Step 3: Deduplication

    SELECT
      package
    FROM
      [all_package_names]
    GROUP BY
      package
  • From table all_package_names
  • Store results in table distinct_package_names
  • Duplicates exist because of libraries, example code, forks.
  • Number of Rows: 112,153

Filtering for Apps on Google Play

  • Ping canonical Google Play link for each package name: https://play.google.com/store/apps/details?id=<package_name>
  • HTTP status code 200 is counted as verification for existence on Google Play.
  • Number of package names on Google Play: 9,478
  • For 2,191 additional package names status 403 Unauthorized is returned.
    • Some are reserved package names (e.g. for Apache Cordova library).
    • Some have been pulled from Google Play.
    • Some might not be accessible due to geo-blocking. Needs to be verified.
    • Other possible reasons?
  • Some libraries have Google Play pages (e.g. Google Play Services)

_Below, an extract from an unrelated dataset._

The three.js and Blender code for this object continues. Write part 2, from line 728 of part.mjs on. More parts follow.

Heuristic Matching of Google Play pages to GitHub repositories

With a mapping from package names to repositories from BigQuery and data from Google Play, we try to match a unique GitHub project to each package name.

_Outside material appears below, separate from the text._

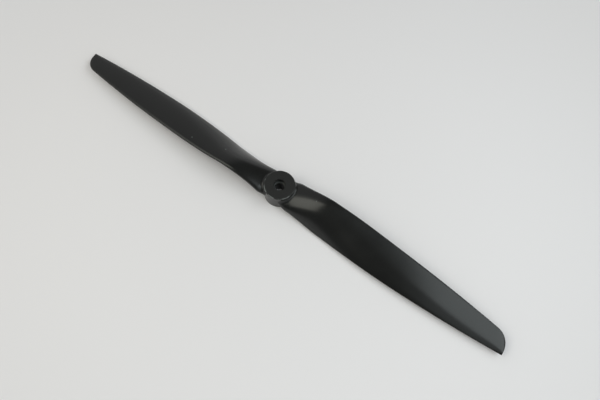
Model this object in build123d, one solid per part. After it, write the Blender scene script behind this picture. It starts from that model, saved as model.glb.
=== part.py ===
from build123d import *
import math
import os

# Sizes in millimetres. The part lies face up: +Z is the shaft axis towards the front face,
# the blades point along +X and -X, and z = 0 is the back face of the hub.

# Hub
hub_diameter = 21.6
hub_height = 13.4
front_rim_rounding = 0.5
back_rim_rounding = 0.35
shaft_bore = 6.35
seat_bore = 8.4
seat_depth = 3.8
root_fillet = 2.0

# Blade reach and pitch
diameter = 356.0
pitch = 167.0
full_pitch_radius = 47.0
flat_pitch_radius = 3.4

# Blade width, measured along the chord
root_chord = 22.0
root_end_radius = 12.0
widest_chord = 26.5
widest_radius = 40.0
tip_chord = 12.2
taper_fullness = 2.15
buried_chord = 17.5
buried_radius = 3.0

# Blade thickness
root_thickness = 8.5
swell_length = 46.5
hub_line_thickness = 4.9
tip_thickness = 1.3
edge_thickness = 0.7

# Blade line: height of the mid chord above the back face, and its small sweep towards the nose
root_line_height = 6.9
line_rise_radius = 36.5
rake_line_height = 9.4
rake = 1.29
nose_lead = 0.55
nose_lead_end_radius = 98.0

# Rounded tip
tip_rounding = 10.9
tip_squareness = 2.34
last_tip_turn = 84.0

# Blade section: a rounded bar at the hub that sharpens into a cambered airfoil.
# The airfoil's half thickness is a root term and four powers of the share of chord from the nose.
airfoil_start_radius = 38.0
camber_share = 0.40
airfoil_root_term = 1.4845
airfoil_powers = (-0.63, -1.758, 1.4215, -0.518)
edge_squareness = 24

# Where the blade's sections stand, and the points on each face of one
root_sections = 7
mid_sections = 10
tip_sections = 5
section_points = 10

blade_radius = diameter / 2
tip_start_radius = blade_radius - tip_rounding


def ease(value, start, end):
    """Rises smoothly from 0 at start to 1 at end."""
    share = min(max((value - start) / (end - start), 0.0), 1.0)
    return share * share * (3 - 2 * share)


def blend(low, high, share):
    """The value that lies share of the way from low to high."""
    return low + (high - low) * share


def full_chord(radius):
    """Chord of the blade at a radius, before the tip is rounded off."""
    if radius > widest_radius:
        run = (radius - widest_radius) / (blade_radius - widest_radius)
        return widest_chord - (widest_chord - tip_chord) * run ** taper_fullness
    if radius > root_end_radius:
        return blend(root_chord, widest_chord, ease(radius, root_end_radius, widest_radius))
    return blend(buried_chord, root_chord, ease(radius, buried_radius, root_end_radius))


def tip_share(radius):
    """Share of the full chord that the rounded tip leaves, as a superellipse."""
    run = max(radius - tip_start_radius, 0.0) / tip_rounding
    return (1 - run ** tip_squareness) ** (1 / tip_squareness)


def thickness(radius):
    """Thickness of the blade: a thin taper to the tip, and a swell towards the hub."""
    taper = blend(hub_line_thickness, tip_thickness, radius / blade_radius)
    swell = root_thickness - hub_line_thickness
    return taper + swell * (1 - ease(radius, 0, swell_length))


def pitch_angle(radius):
    """Angle of the chord: a true screw outboard, flattened so that the root stays in the hub."""
    twist = ease(radius, flat_pitch_radius, full_pitch_radius)
    return math.atan2(pitch * twist, 2 * math.pi * radius)


def mid_chord_height(radius):
    """Height of the mid chord above the back face."""
    raked = rake_line_height - radius * math.tan(math.radians(rake))
    return blend(root_line_height, raked, ease(radius, buried_radius, line_rise_radius))


def section_point(turn, chord, thick, roundness):
    """Point on a section, at a turn round it from the nose over the front face, as (along, up)."""
    share = 1 - abs(math.cos(turn / 2))
    slim = airfoil_root_term * math.sqrt(share)
    slim += sum(factor * share ** power for power, factor in enumerate(airfoil_powers, start=1))
    oval = math.sin(turn) / 2
    half = blend(math.copysign(slim, oval), oval, roundness) * (thick - edge_thickness)
    edge = math.copysign(math.sqrt(1 - math.cos(turn) ** edge_squareness), oval) * edge_thickness / 2
    camber = 4 * camber_share * thick * (1 - roundness) * share * (1 - share)
    along = blend(share, (1 - math.cos(turn)) / 2, roundness)
    return (along - 0.5) * chord, camber + half + edge


def set_point(turn, radius):
    """Point of the blade's surface at a turn round the section that stands at a radius."""
    share = tip_share(radius)
    chord = full_chord(radius)
    roundness = 1 - ease(radius, buried_radius, airfoil_start_radius)
    thick = blend(edge_thickness, thickness(radius), share)
    along, up = section_point(turn, chord * share, thick, roundness)
    lead = nose_lead * (1 - ease(radius, full_pitch_radius, nose_lead_end_radius))
    forward = lead - chord * (1 - share) / 2 - along
    angle = pitch_angle(radius)
    y = forward * math.cos(angle) - up * math.sin(angle)
    z = forward * math.sin(angle) + up * math.cos(angle)
    return Vector(radius, y, z + mid_chord_height(radius))


def section(radius):
    """One blade section: the front face from nose to tail, and the back face from tail to nose.

    The points stand closer together towards the nose and the tail, where the section turns fastest.
    """
    faces = []
    for start in (0, math.pi):
        turns = [start + math.pi * (1 - math.cos(math.pi * step / section_points)) / 2
                 for step in range(section_points + 1)]
        points = [set_point(turn, radius) for turn in turns]
        faces.append(Edge.make_spline(points, parameters=turns))
    return Face(Wire(faces))


def section_radii():
    """Radii of the sections: even at the root, closer towards the tip, and even again round it."""
    radii = [blend(buried_radius, full_pitch_radius, step / root_sections) for step in range(root_sections)]
    for step in range(mid_sections + 1):
        radii.append(blend(full_pitch_radius, tip_start_radius, math.sin(math.pi / 2 * step / mid_sections)))
    for step in range(1, tip_sections + 1):
        share = math.cos(math.radians(last_tip_turn) * step / tip_sections)
        radii.append(tip_start_radius + tip_rounding * (1 - share ** tip_squareness) ** (1 / tip_squareness))
    return radii


def blade():
    """One blade, from inside the hub to its tip on the +X side."""
    return loft([section(radius) for radius in section_radii()])


def hub():
    """The plain boss, its rims rounded."""
    boss = Cylinder(hub_diameter / 2, hub_height, align=(Align.CENTER, Align.CENTER, Align.MIN))
    rims = boss.edges().filter_by(GeomType.CIRCLE).sort_by(Axis.Z)
    boss = fillet(rims[-1], front_rim_rounding)
    rims = boss.edges().filter_by(GeomType.CIRCLE).sort_by(Axis.Z)
    return fillet(rims[0], back_rim_rounding)


def bore():
    """The stepped shaft hole, to be cut away: the shaft's own bore, and a wider seat in the front face."""
    shaft = Cylinder(shaft_bore / 2, hub_height, align=(Align.CENTER, Align.CENTER, Align.MIN))
    seat = Cylinder(seat_bore / 2, seat_depth, align=(Align.CENTER, Align.CENTER, Align.MAX))
    return shaft + Pos(0, 0, hub_height) * seat


def propeller():
    """Hub and two blades as the one moulded piece, filleted where they meet."""
    boss = hub()
    right = blade()
    left = right.rotate(Axis.Z, 180)
    body = boss + right + left
    body = fillet(new_edges(boss, right, left, combined=body), root_fillet)
    return body - bore()


os.makedirs("parts", exist_ok=True)
part = propeller()
part.label = "propeller"
export_step(part, "parts/propeller.step")
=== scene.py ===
"""A two-blade model aircraft propeller, lying face up on a pale table under soft light."""
import math

import bpy
from bpy.props import FloatProperty, FloatVectorProperty, IntProperty, PointerProperty
from mathutils import Matrix, Vector


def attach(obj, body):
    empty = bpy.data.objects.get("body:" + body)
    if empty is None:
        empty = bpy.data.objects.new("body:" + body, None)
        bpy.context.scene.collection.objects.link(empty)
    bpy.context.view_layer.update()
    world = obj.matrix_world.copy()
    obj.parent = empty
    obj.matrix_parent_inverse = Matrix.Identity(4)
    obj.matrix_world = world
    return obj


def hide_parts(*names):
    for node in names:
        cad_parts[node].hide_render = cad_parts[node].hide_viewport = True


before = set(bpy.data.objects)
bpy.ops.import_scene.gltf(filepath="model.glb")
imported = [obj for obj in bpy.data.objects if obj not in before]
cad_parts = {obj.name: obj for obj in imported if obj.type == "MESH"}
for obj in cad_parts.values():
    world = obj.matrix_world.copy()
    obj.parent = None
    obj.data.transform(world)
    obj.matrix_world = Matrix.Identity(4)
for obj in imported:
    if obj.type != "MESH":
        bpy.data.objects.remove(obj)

bl_info = {
    "name": "Model Aircraft Propeller",
    "version": (1, 0, 0),
    "blender": (4, 5, 0),
    "location": "View3D > Sidebar > Propeller",
    "description": "A moulded two-blade propeller and a plain studio to show it in",
    "category": "Object",
}

MM = 0.001


def linear(hex_colour):
    """Turns an sRGB hex colour into linear RGBA."""
    channels = []
    for start in (1, 3, 5):
        value = int(hex_colour[start:start + 2], 16) / 255
        channels.append(value / 12.92 if value <= 0.04045 else ((value + 0.055) / 1.055) ** 2.4)
    return (*channels, 1.0)


def add_node(tree, kind, inputs=None, **settings):
    """Adds a node with its settings, and sets or links its inputs by name or number."""
    node = tree.nodes.new(kind)
    for name, value in settings.items():
        setattr(node, name, value)
    for name, value in (inputs or {}).items():
        if isinstance(value, bpy.types.NodeSocket):
            tree.links.new(value, node.inputs[name])
        else:
            node.inputs[name].default_value = value
    return node


def new_material(name):
    """A material with an empty node tree."""
    material = bpy.data.materials.new(name)
    material.use_nodes = True
    material.node_tree.nodes.clear()
    return material


# Colour of the pale surroundings, as the camera sees them
BACKDROP_COLOUR = linear("#cecfce")[:3]

# Patterns of the nylon: streaks where the fibres flowed, scuff marks that also carry a painted
# highlight on the front rim, dust, and the fine grain of the skin.
# Real grain and real dust are finer than this, and are drawn coarse enough to show.
FLOW_SIZE = 18 * MM
SCUFF_AND_GLINT_SIZE = 4 * MM
DUST_SPACING = 11 * MM
GRAIN_SIZE = 0.6 * MM
GRAIN_DEPTH = 0.02 * MM
GRAIN_STRENGTH = 0.15
ROUGHNESS_SPREAD = 0.02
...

To that end a list of package names with GitHub repositories the package occurs in is exported:

    SELECT
      package,
      COUNT(repo_name) AS repo_count,
      GROUP_CONCAT(repo_name) AS all_repos
    FROM
      [:manifest_files_in_github.all_package_names]
    WHERE
      package IN (
      SELECT
        package_name
      FROM
        [:manifest_files_in_github.package_names_200] )
    GROUP BY
      package

That list is used as input for the mapping heuristics.

This resulted in the final set of 8,431 open-source Android apps in 8,216 GitHub repositories.

Graph database content

The results of the data collection process are a list of 8,431 open-source Android apps with metadata from their Google Play pages and 8,216 GitHub repositories with the source code of those apps.

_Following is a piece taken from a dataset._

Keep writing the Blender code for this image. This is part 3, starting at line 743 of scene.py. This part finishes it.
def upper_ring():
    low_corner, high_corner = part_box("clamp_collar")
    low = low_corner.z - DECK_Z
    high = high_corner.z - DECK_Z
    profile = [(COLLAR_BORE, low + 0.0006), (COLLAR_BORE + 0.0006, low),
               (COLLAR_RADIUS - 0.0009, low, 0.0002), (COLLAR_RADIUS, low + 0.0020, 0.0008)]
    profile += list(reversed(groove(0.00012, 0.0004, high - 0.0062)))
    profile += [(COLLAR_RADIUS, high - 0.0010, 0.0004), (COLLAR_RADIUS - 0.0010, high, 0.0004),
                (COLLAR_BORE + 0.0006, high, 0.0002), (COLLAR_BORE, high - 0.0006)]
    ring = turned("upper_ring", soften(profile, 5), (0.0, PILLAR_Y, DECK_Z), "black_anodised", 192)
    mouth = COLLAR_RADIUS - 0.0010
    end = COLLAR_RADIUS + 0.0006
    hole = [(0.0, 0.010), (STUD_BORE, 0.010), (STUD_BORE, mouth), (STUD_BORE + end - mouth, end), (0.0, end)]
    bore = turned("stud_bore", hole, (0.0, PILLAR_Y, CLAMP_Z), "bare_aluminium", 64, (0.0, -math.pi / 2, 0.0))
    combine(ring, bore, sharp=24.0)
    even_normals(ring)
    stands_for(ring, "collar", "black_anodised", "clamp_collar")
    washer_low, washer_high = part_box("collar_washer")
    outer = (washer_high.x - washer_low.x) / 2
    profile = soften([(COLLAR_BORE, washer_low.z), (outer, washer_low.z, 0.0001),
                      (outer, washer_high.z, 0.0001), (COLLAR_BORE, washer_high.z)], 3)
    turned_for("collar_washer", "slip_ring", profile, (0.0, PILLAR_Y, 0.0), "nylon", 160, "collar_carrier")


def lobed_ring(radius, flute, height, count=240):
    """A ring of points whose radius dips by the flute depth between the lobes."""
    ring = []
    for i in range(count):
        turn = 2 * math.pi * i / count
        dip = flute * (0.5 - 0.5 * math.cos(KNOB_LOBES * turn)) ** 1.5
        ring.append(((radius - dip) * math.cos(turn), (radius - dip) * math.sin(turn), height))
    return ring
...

All this information is made available in two ways:

  1. A Neo4j graph database containing metadata of repositories and apps and highlevel information on commit history of all repositories.
  2. Snapshots of all GitHub repositories in the dataset cloned to a local Gitlab instance.

Schema of the graph database

All properties of node GooglePlayPage

Property Type Description
docId String Identifier of an app, com.example.app. This property is always present.
uri String The URI of the Google Play page.
snapshotTimestamp Long POSIX timestamp when metadata from the Google Play entry was stored.
title String Title of the app listing.
appCategory List of Strings A list of categories such as “Tools”.
promotionalDescription String Short description of the app.
descriptionHtml String Description of the app in original language.
translatedDescriptionHtml String Translation of descriptionHtml if available.
versionCode Int Numeric value of the version of the app.
versionString String Human readable version string.
uploadDate Long POSIX timestamp of latest update of app.
formattedAmount String Price of app (“Free” or “$1.66”)
currencyCode String Three character currency code of price (“USD”)
in-app purchases String Description of in-app purchases (“$3.19 per item”)
installNotes String Either “Contains ads” or no value.
starRating Float Average review between 0 and 5. May not be available if too few users have rated yet.
numDownloads String Estimated number of downloads as displayed on Google Play (e.g “10,000+ downloads”).
developerName String Name of developer.
developerEmail String Email address of developer.
developerWebsite String URI of website.
targetSdkVersion Int Android SDK version the app targets.
permissions List of Strings List of permission identifiers.

All properties of node GitHubRepository

Property Type Description
id Long Numerical identifier of this repository on GitHub.
owner String Owner name at snapshot time.
name String Repository name at snapshot time.
snapshot String URI to clone of the repository.
snapshotTimestamp Long POSIX timestamp when snapshot was taken.
description String Short description of the repository.
createdAt Long POSIX timestamp when repository has been created.
forksCount Int Number of forks from this repository created with GitHub’s fork functionality. Other ways of forking, cloning locally and pushing to a new repostitory are not counted.
stargazersCount Int Number of GitHub users having starred this repository.
subscribersCount Int Number of GitHub subscribers.
watchersCount Int Number of users watching this repository.
networkCount Int Number of repositories forked from same source.
ownerType String Account type of the owner, either “User” or “Organization”.
parentId Long Id of parent repository if this is a fork, otherwise -1.
sourceId Long Id of ancestor repository if this is a fork, otherwise -1.